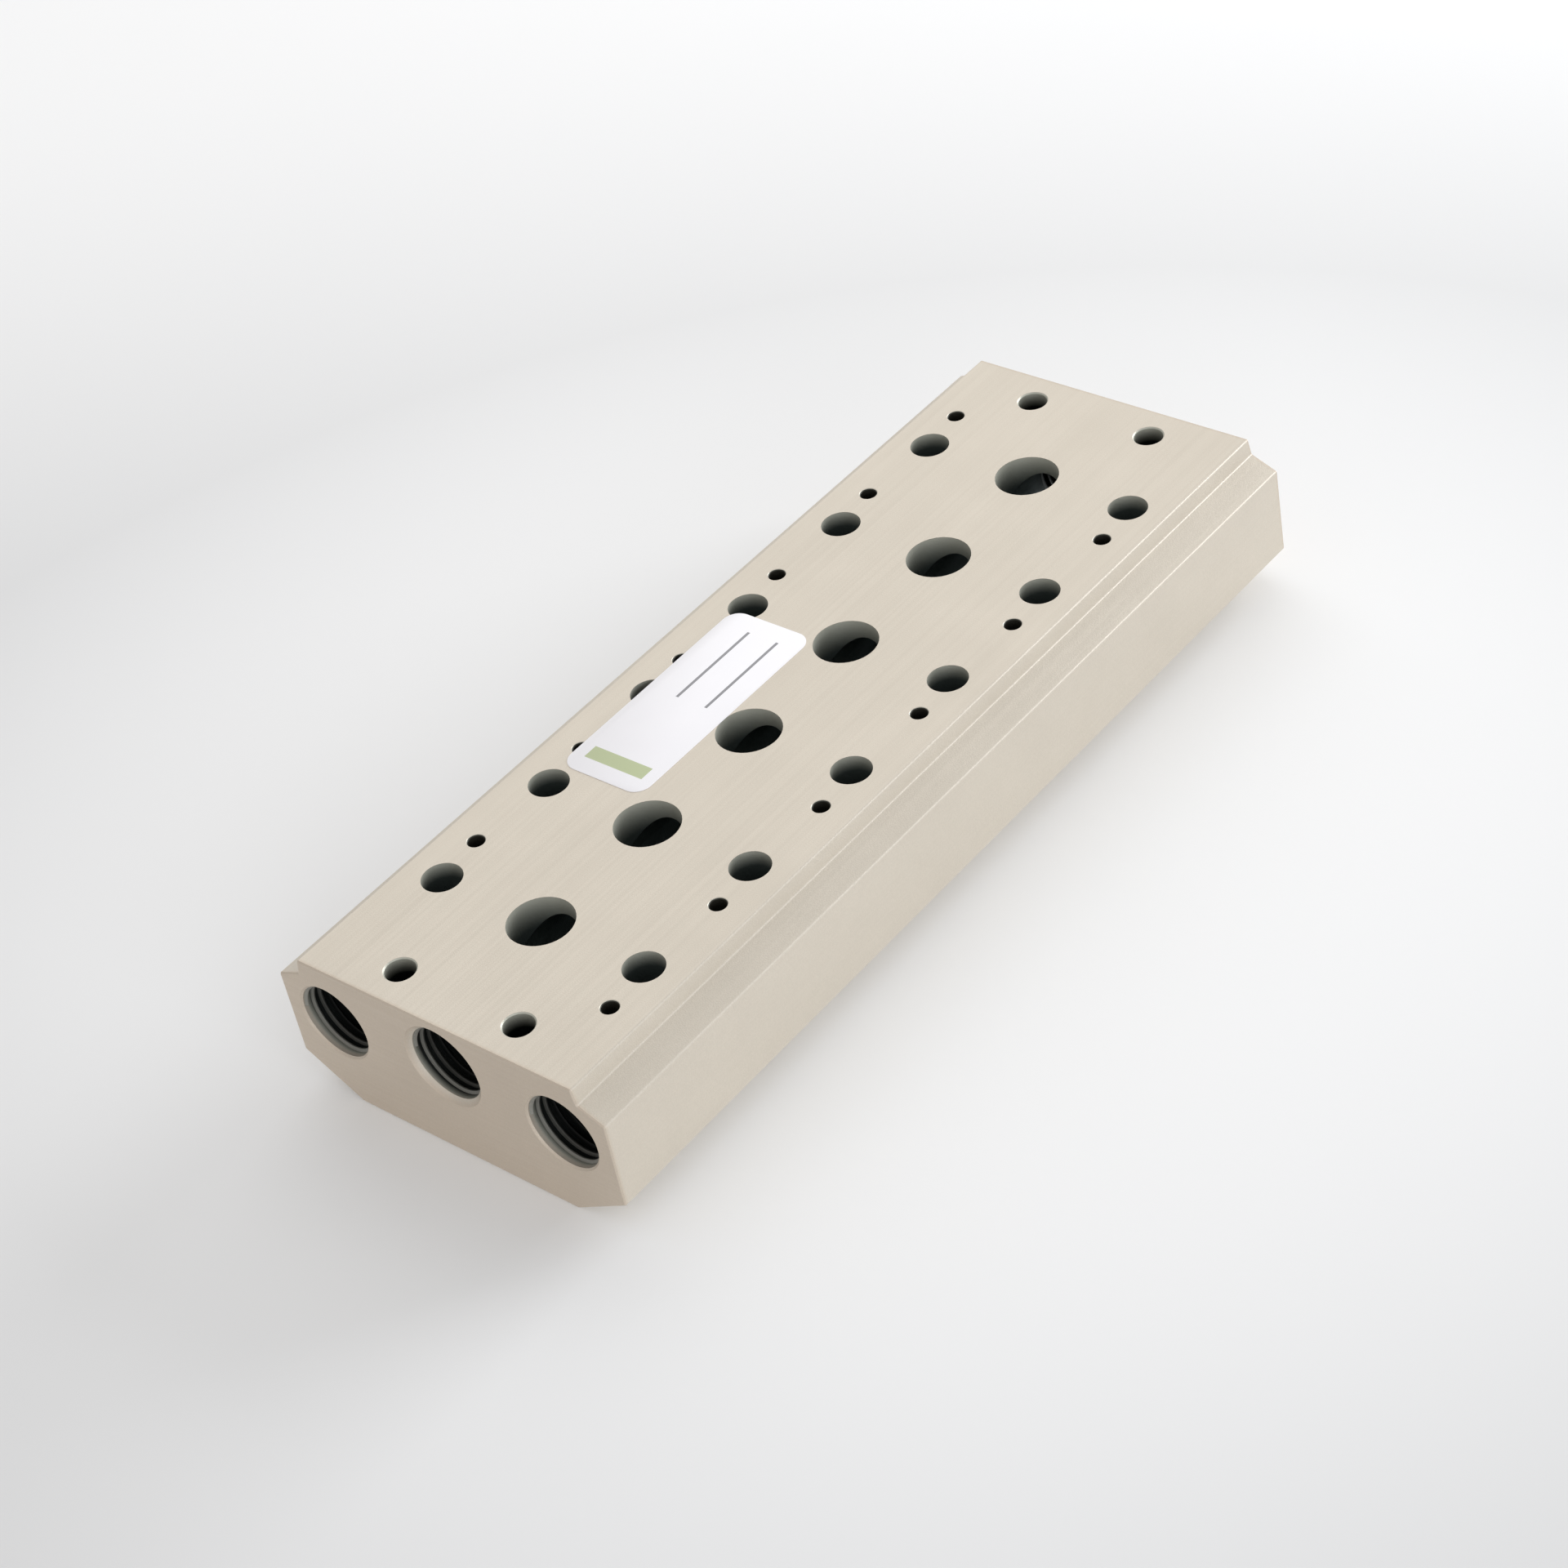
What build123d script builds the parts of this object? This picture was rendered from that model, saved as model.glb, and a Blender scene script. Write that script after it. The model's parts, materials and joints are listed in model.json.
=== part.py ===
"""Six-station valve manifold block: one machined length of stepped aluminium bar.

Frame: +X runs along the block, +Y across it, +Z up.
The origin is the middle of the flat base, so the block stands on z = 0.
Three galleries run the whole length: pressure in the middle, an exhaust on each side.
All sizes are in millimetres.
"""

import os

from build123d import *

# ---- stations -------------------------------------------------------------
station_count = 6
station_pitch = 23.0
end_margin = 23.0  # last station centre to the end face

# ---- extruded section, from the valve seat down to the base ---------------
seat_width = 51.2
step_depth = 2.6  # height of the step below the seat edge
step_draft = 0.5  # the step leans outwards by this much
ledge_width = 4.4  # sloping shoulder between step and side
ledge_fall = 1.9
side_height = 14.8  # upright side wall
base_bevel_width = 9.9  # bevel between side wall and base
base_bevel_height = 5.7
edge_radius = 0.35  # softened long edges of the bar
end_break = 0.2  # deburred outline of the sawn ends

# ---- galleries and end ports (G1/4 thread, bored to its pitch diameter) ----
port_bore_radius = 6.15
port_depth = 12.0  # threaded length behind the end face
port_tip_length = 1.4  # drill cone between port and gallery
exhaust_mouth_break = 0.3
pressure_mouth_break = 0.8
pressure_gallery_radius = 5.25
exhaust_gallery_radius = 4.5
port_to_seat_wall = 1.2  # metal left between pressure mouth and seat
exhaust_axis_drop = 1.9  # exhaust axes lie this much below the pressure axis
exhaust_axis_inset = 4.1  # from the seat edge line to the exhaust axis

# ---- ports and screws of one station --------------------------------------
pressure_hole_radius = 5.0
exhaust_hole_radius = 3.1
exhaust_hole_lead = 2.6  # exhaust holes stand this far inside their gallery axis
screw_hole_radius = 1.25  # tap drill for M3
screw_hole_depth = 5.0  # blind, above the exhaust gallery
screw_row_shift = 1.0  # screws stand this far outside the exhaust holes
screw_stagger = 8.3  # along the bar, opposite ways on the two sides
hole_break = 0.2  # deburred mouths of the screw and fixing holes

# ---- fixing holes through the block ---------------------------------------
fixing_hole_radius = 2.3
fixing_end_inset = 6.0
fixing_row_spacing = 22.2

# ---- derived sizes ---------------------------------------------------------
block_length = (station_count - 1) * station_pitch + 2 * end_margin
block_height = base_bevel_height + side_height + ledge_fall + step_depth
half_seat = seat_width / 2
half_step = half_seat + step_draft
half_width = half_step + ledge_width
half_base = half_width - base_bevel_width
side_top = base_bevel_height + side_height
step_foot = side_top + ledge_fall
pressure_mouth_radius = port_bore_radius + pressure_mouth_break
exhaust_mouth_radius = port_bore_radius + exhaust_mouth_break
pressure_axis_z = block_height - port_to_seat_wall - pressure_mouth_radius
exhaust_axis_z = pressure_axis_z - exhaust_axis_drop
exhaust_axis_y = half_seat - exhaust_axis_inset
exhaust_hole_y = exhaust_axis_y - exhaust_hole_lead
screw_hole_y = exhaust_hole_y + screw_row_shift
fixing_spacing_x = block_length - 2 * fixing_end_inset

# ---- cutter for one end port: mouth break, threaded bore, drill cone ------
def port_cutter(mouth_break, gallery_radius):
    """Cutter along +Z with the mouth at z = 0 and the gallery end at the top."""
    mouth_radius = port_bore_radius + mouth_break
    with BuildPart() as cutter:
        with BuildSketch(Plane.XZ):
            with BuildLine():
                Polyline(
                    (0, 0),
                    (mouth_radius, 0),
                    (port_bore_radius, mouth_break),
                    (port_bore_radius, port_depth),
                    (gallery_radius, port_depth + port_tip_length),
                    (0, port_depth + port_tip_length),
                    close=True,
                )
            make_face()
        revolve(axis=Axis.Z)
    return cutter.part


pressure_port = port_cutter(pressure_mouth_break, pressure_gallery_radius)
exhaust_port = port_cutter(exhaust_mouth_break, exhaust_gallery_radius)

# ---- the three ports of the near end, and their mirror image at the far end
near_end = Plane(origin=(-block_length / 2, 0, 0), x_dir=(0, 1, 0), z_dir=(1, 0, 0))
with BuildPart() as end_ports:
    with Locations(near_end):
        with Locations((0, pressure_axis_z)):
            add(pressure_port)
        with GridLocations(2 * exhaust_axis_y, 0, 2, 1):
            with Locations((0, exhaust_axis_z)):
                add(exhaust_port)
    mirror(about=Plane.YZ)

# ---- the block -------------------------------------------------------------
with BuildPart() as manifold_block:
    # stepped and bevelled bar, drawn as its right half and mirrored
    with BuildSketch(Plane.YZ):
        with BuildLine():
            Polyline(
                (0, 0),
                (half_base, 0),
                (half_width, base_bevel_height),
                (half_width, side_top),
                (half_step, step_foot),
                (half_seat, block_height),
                (0, block_height),
                close=True,
            )
        make_face()
        mirror(about=Plane.YZ)
        fillet(vertices(), radius=edge_radius)
    extrude(amount=block_length / 2, both=True)
    end_outlines = edges().group_by(Axis.X)[0] + edges().group_by(Axis.X)[-1]
    chamfer(end_outlines, length=end_break)

    # through galleries
    with BuildSketch(Plane.YZ):
        with Locations((0, pressure_axis_z)):
            Circle(pressure_gallery_radius)
        with Locations((-exhaust_axis_y, exhaust_axis_z), (exhaust_axis_y, exhaust_axis_z)):
            Circle(exhaust_gallery_radius)
    extrude(amount=block_length / 2, both=True, mode=Mode.SUBTRACT)

    # threaded ports at both ends
    add(end_ports.part, mode=Mode.SUBTRACT)

    # valve stations on the seat
    seat = Plane.XY.offset(block_height)
    with Locations(seat):
        with GridLocations(station_pitch, 0, station_count, 1):
            Hole(radius=pressure_hole_radius, depth=block_height - pressure_axis_z)
        with GridLocations(station_pitch, 2 * exhaust_hole_y, station_count, 2):
            Hole(radius=exhaust_hole_radius, depth=block_height - exhaust_axis_z)
        with GridLocations(station_pitch, 0, station_count, 1):
            with Locations((-screw_stagger, -screw_hole_y), (screw_stagger, screw_hole_y)):
                CounterSinkHole(
                    radius=screw_hole_radius,
                    counter_sink_radius=screw_hole_radius + hole_break,
                    depth=screw_hole_depth,
                    counter_sink_angle=90,
                )

        # fixing holes, right through to the base
        with GridLocations(fixing_spacing_x, fixing_row_spacing, 2, 2):
            CounterSinkHole(
                radius=fixing_hole_radius,
                counter_sink_radius=fixing_hole_radius + hole_break,
                counter_sink_angle=90,
            )

manifold_block.part.label = "manifold_block"

os.makedirs("parts", exist_ok=True)
export_step(manifold_block.part, "parts/manifold_block.step")
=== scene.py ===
# %% [markdown]
# # A valve manifold block
#
# This lesson dresses one machined aluminium block: a stepped bar with a flat seat on
# top, six valve stations drilled into it, and three threaded ports in each end. The
# block itself comes as a finished CAD solid. What is left for Blender is its anodised
# skin, the bright edges, the darker drilled walls, the port threads, a thin paper
# sticker, and the light that shows them.

# %% Load the frame
import math

import bmesh
import bpy
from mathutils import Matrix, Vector
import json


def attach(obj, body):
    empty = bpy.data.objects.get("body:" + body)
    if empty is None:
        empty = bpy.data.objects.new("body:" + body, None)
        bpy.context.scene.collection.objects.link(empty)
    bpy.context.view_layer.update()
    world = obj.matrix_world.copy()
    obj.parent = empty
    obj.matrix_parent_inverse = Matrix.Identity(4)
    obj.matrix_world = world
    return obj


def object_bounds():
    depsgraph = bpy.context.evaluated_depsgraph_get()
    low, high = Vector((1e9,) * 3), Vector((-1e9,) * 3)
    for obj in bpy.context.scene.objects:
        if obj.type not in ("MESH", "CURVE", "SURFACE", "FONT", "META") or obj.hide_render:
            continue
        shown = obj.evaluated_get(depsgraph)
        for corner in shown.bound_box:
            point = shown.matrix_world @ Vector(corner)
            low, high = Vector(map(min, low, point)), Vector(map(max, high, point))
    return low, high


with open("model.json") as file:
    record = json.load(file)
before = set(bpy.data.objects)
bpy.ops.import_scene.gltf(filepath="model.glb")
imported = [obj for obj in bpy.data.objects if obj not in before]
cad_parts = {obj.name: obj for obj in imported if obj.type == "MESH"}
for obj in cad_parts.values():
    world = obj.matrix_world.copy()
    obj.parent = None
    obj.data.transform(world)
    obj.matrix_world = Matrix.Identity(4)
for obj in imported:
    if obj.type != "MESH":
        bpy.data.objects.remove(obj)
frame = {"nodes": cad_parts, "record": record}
block = frame["nodes"]["manifold_block"]
mounts = {mount["name"]: mount for mount in frame["record"]["mounts"]}
cad_box = [list(corner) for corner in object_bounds()]
print("CAD box in metres:", cad_box)

# %% [markdown]
# ## Sizes read from the record
#
# The record states where every port and screw pattern sits, so nothing is measured
# twice. The stations repeat along X, and the ends are mirror images of each other.

# %% Named sizes
MM = 0.001
half_length, half_width, seat_z = cad_box[1]
port_radius = mounts["near_pressure_port"]["dims"]["r_mm"] * MM
screw_radius = mounts["station_1_screws"]["dims"]["hole_r_mm"] * MM
station_x = sorted(m["pos_m"][0] for name, m in mounts.items() if name.startswith("station_"))
station_pitch = station_x[1] - station_x[0]
print("stations at", [round(x / MM, 2) for x in station_x])
print("pitch", round(station_pitch / MM, 2), "port radius", round(port_radius / MM, 2),
      "screw radius", round(screw_radius / MM, 2))

# %% [markdown]
# ## Corners of the bar's section
#
# The bar has one section all along: a flat seat, a small step, a sloping ledge, an
# upright side, and a broad bevel down to the base. Several masks need its corners, so
# they are written once, each as a distance from the middle plane and a height.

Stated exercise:
From the first line above through the line that contains "end_margin = 23.0", quote each line exactly. Output nothing more.

Worked solution:
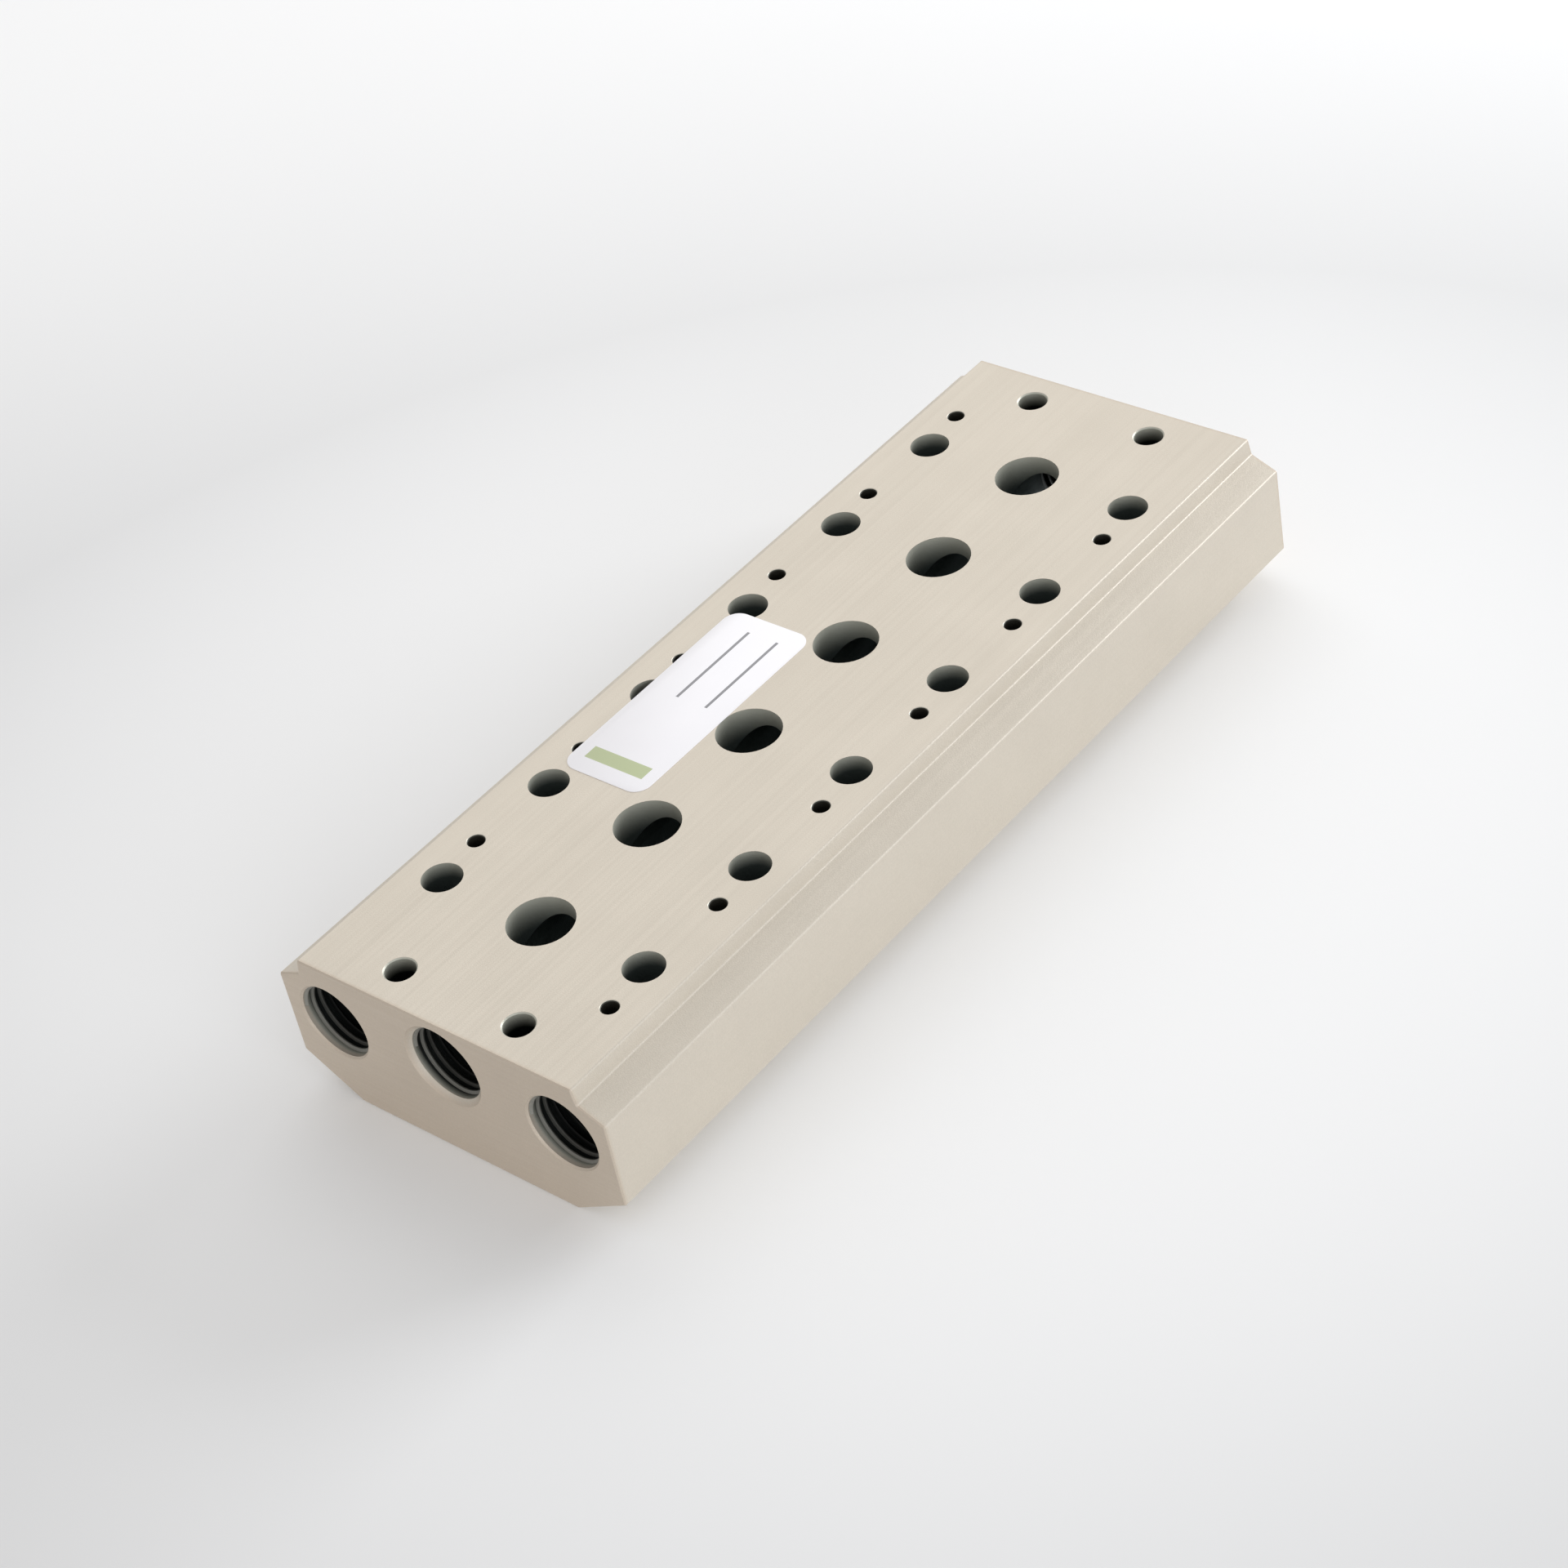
What build123d script builds the parts of this object? This picture was rendered from that model, saved as model.glb, and a Blender scene script. Write that script after it. The model's parts, materials and joints are listed in model.json.
=== part.py ===
"""Six-station valve manifold block: one machined length of stepped aluminium bar.

Frame: +X runs along the block, +Y across it, +Z up.
The origin is the middle of the flat base, so the block stands on z = 0.
Three galleries run the whole length: pressure in the middle, an exhaust on each side.
All sizes are in millimetres.
"""

import os

from build123d import *

# ---- stations -------------------------------------------------------------
station_count = 6
station_pitch = 23.0
end_margin = 23.0  # last station centre to the end face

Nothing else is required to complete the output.